No lo oculto: tenía ganas de pasar una temporada en mi ciudad natal. Lo que ocurre es que resulta muy diferente lo que uno cree que va a hacer y lo que luego, finalmente, hace en realidad. Unos días antes de venir a pasar las navidades me imaginaba a mí mismo dando paseos por las callejuelas del casco antiguo, haciendo varias visitas a mis parientes, entrando y saliendo de los comercios, yendo de un lado para otro. Pero luego llega la realidad, y esto es lo que uno hace: por el día, leer mucho; por la noche, ir a los bares. En este sentido, el Ávalon Café es como mi segundo hogar. Cada época de nuestra vida tiene un garito en el que pasar más horas que en el resto de locales. Por la tarde se engancha uno a los libros y se dice: “Saldré en breve, voy a leer un par de capítulos más”. Pero no sale. La farra nocturna, además, le deja a uno agotado para el día entero.

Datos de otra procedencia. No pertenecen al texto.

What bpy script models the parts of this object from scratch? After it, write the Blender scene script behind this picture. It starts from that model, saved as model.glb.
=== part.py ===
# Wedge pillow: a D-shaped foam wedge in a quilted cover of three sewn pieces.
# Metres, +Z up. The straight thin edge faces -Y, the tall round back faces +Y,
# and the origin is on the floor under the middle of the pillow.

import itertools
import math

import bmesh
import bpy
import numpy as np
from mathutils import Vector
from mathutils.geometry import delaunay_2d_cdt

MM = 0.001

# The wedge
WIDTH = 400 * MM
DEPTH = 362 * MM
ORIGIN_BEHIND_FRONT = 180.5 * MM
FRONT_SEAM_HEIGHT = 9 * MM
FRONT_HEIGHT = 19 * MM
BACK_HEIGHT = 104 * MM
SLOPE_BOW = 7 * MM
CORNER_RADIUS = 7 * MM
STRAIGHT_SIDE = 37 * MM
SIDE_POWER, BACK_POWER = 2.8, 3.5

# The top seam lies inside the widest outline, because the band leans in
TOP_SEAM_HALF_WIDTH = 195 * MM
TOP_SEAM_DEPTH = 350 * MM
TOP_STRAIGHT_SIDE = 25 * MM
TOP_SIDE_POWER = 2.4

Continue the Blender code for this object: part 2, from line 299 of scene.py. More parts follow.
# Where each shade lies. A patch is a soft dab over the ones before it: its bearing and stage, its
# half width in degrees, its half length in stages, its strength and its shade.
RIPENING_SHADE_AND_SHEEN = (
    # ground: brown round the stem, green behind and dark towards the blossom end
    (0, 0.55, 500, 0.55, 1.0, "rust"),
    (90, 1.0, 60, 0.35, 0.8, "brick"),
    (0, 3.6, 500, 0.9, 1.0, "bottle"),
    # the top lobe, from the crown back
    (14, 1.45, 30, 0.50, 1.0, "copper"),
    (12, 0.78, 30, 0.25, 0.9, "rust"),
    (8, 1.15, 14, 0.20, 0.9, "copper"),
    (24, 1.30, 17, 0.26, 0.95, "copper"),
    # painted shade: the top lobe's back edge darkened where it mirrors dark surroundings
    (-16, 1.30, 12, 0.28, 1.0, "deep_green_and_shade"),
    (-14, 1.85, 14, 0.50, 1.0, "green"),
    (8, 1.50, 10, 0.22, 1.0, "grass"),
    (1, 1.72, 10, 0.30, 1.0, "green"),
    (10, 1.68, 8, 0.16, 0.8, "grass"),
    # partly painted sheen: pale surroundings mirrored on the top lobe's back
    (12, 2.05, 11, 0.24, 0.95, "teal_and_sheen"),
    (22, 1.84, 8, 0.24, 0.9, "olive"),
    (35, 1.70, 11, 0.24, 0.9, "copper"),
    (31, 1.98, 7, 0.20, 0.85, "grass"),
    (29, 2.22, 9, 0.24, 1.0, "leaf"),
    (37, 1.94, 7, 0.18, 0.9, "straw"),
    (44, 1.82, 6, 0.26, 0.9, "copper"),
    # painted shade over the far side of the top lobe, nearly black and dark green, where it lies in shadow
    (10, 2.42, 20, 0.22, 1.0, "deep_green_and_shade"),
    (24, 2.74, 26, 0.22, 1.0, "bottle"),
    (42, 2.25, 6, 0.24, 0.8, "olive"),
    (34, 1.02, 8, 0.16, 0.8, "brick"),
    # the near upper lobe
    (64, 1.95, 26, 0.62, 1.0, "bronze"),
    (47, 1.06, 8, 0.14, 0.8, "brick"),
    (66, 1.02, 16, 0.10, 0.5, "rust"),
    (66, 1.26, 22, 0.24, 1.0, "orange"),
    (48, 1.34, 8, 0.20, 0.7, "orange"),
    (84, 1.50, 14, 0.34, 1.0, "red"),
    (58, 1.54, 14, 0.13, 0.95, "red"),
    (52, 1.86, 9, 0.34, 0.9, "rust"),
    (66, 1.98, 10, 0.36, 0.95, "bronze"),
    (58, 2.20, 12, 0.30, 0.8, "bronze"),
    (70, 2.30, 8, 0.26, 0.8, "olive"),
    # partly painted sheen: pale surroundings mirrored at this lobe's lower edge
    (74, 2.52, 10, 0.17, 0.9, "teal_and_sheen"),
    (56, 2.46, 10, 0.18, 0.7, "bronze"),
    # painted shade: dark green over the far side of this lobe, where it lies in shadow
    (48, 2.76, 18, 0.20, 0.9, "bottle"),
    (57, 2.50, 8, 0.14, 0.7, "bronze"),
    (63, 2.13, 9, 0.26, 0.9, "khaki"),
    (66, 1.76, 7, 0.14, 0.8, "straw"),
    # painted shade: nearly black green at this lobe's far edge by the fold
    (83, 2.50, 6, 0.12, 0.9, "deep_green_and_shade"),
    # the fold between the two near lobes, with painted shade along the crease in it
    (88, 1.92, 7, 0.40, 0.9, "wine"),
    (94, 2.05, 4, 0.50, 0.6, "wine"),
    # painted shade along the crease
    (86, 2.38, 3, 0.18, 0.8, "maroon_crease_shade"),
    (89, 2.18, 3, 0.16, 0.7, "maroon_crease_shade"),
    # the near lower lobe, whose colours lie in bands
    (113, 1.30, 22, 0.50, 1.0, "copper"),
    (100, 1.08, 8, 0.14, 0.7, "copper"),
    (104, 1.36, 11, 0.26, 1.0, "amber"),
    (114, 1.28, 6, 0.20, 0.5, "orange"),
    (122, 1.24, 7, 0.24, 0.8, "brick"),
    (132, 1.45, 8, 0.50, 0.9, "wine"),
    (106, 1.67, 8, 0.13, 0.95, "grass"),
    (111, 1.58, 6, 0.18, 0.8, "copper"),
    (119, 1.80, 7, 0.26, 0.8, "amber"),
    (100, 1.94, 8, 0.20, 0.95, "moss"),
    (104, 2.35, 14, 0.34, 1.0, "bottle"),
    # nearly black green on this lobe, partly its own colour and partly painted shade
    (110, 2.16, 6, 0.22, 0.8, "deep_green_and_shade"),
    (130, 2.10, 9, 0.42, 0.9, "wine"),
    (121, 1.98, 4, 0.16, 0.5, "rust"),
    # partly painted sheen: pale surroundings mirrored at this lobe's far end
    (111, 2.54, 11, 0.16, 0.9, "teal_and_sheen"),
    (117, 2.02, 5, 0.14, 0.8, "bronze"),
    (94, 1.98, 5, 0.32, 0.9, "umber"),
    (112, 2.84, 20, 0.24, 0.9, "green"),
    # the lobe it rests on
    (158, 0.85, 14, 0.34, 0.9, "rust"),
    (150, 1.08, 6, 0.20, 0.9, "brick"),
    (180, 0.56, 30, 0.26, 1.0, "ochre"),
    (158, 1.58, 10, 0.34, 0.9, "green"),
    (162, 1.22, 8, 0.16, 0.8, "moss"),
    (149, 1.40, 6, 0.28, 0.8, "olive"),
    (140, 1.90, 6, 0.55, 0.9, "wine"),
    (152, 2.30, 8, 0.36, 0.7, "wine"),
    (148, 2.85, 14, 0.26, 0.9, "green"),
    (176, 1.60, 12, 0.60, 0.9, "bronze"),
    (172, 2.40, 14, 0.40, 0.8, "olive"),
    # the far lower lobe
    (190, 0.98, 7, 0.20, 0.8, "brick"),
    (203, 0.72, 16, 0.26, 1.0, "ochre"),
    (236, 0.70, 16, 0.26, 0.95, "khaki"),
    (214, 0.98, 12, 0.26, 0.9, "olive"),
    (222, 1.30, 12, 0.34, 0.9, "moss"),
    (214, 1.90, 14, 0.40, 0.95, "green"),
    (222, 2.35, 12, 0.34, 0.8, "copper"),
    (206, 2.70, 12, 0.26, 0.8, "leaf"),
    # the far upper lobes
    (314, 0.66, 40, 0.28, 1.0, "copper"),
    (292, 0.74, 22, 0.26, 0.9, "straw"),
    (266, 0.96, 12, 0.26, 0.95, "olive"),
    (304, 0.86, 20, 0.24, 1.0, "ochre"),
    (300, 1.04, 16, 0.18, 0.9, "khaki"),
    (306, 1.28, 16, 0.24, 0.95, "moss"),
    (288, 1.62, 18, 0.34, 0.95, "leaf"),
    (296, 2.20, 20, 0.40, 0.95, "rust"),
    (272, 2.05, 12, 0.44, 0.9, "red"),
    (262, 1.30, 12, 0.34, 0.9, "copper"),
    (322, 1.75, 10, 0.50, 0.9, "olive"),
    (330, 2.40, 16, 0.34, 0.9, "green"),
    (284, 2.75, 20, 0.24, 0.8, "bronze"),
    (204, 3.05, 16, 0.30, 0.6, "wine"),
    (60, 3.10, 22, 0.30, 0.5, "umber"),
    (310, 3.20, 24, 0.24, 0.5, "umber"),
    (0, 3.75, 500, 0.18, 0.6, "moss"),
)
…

Me cuesta reconocer la ciudad en esas caminatas breves desde casa hasta los bares. A mí me parece (pero podría estar equivocado) que la ciudad tuvo una vez sus señas de identidad. Calles y edificios y baldosas que habían arraigado en nuestra memoria y que estaban bien, o por lo menos no desentonaban. En mi recuerdo, Santa Clara, una calle por la que evito pisar cuando hay gente, o sea casi siempre, es un lugar de baldosas de color rosado, de tonos salmón. Luego, cuando regreso y paso cerca de Santa Clara y miro hacia allí, la realidad me asesta un puñetazo. Y me doy cuenta: esa calle ya no es la misma, no tiene baldosas de color, sino que han sido sustituidas por el gris. Ese baldosín de la China, o de donde sea, que posee el tono de la tristeza y la tendencia a ensuciarse demasiado. Ese mismo tono apagado, que invita a la depresión cuando uno camina una noche laborable por la ciudad, es el mismo de San Torcuato. Y compruebo, compungido y un poco soliviantado, que es idéntico al de otras calles que estos días terminan de “arreglar”. Veo farolas que, como dice un amigo, no están mal, pero que estéticamente no pegan con su entorno. Veo plazas a las que robaron la alegría y la sustituyeron por un patrón, por unas señas de identidad que se repiten en otros puntos de la urbe. Veo luces en el suelo que me recuerdan a las pistas de un aeropuerto. Ese es el mundo hacia el que caminamos: calles idénticas, parques idénticos, fuentes y rotondas idénticas, mentes y actitudes idénticas. Ese tipo de igualdad, a la postre, es una basura. Parece que nuestros políticos creen que el futuro y el progreso consisten en cargarse los árboles, los jardines, las plazas y las farolas de toda la vida y sustituirlos por baldosas tristes, plazas mustias y columpios de plástico.
A pesar de que, en cada regreso a esta provincia, compruebo con mis propios ojos todos estos cambios, la memoria es caprichosa y un poco dictadora y, cada vez que evoco sus calles cuando estoy lejos, éstas vuelven a ser como eran antes de marcharme de aquí. Se detecta un contraste entre la estética actual y gris de la ciudad y el espíritu juvenil y entusiasta de las nuevas generaciones. Quiero decir que las nuevas generaciones, “los que vienen detrás”, tratan de añadirle colorido a la ciudad. Quieren hacer cosas, contribuir al sentido cultural de la ciudad, formar bandas de música o rodar cortometrajes o escribir libros que las instituciones locales jamás apoyarán, celebrar conciertos, enchufarle algo de vida a este sitio. Dicen las encuestas que a los ciudadanos les preocupa menos la despoblación. A mí todavía me preocupa, porque la historia de aquí consiste en movimientos migratorios y talentos desaprovechados que se largan. Pero, de ese asunto, quizá hablemos otro día.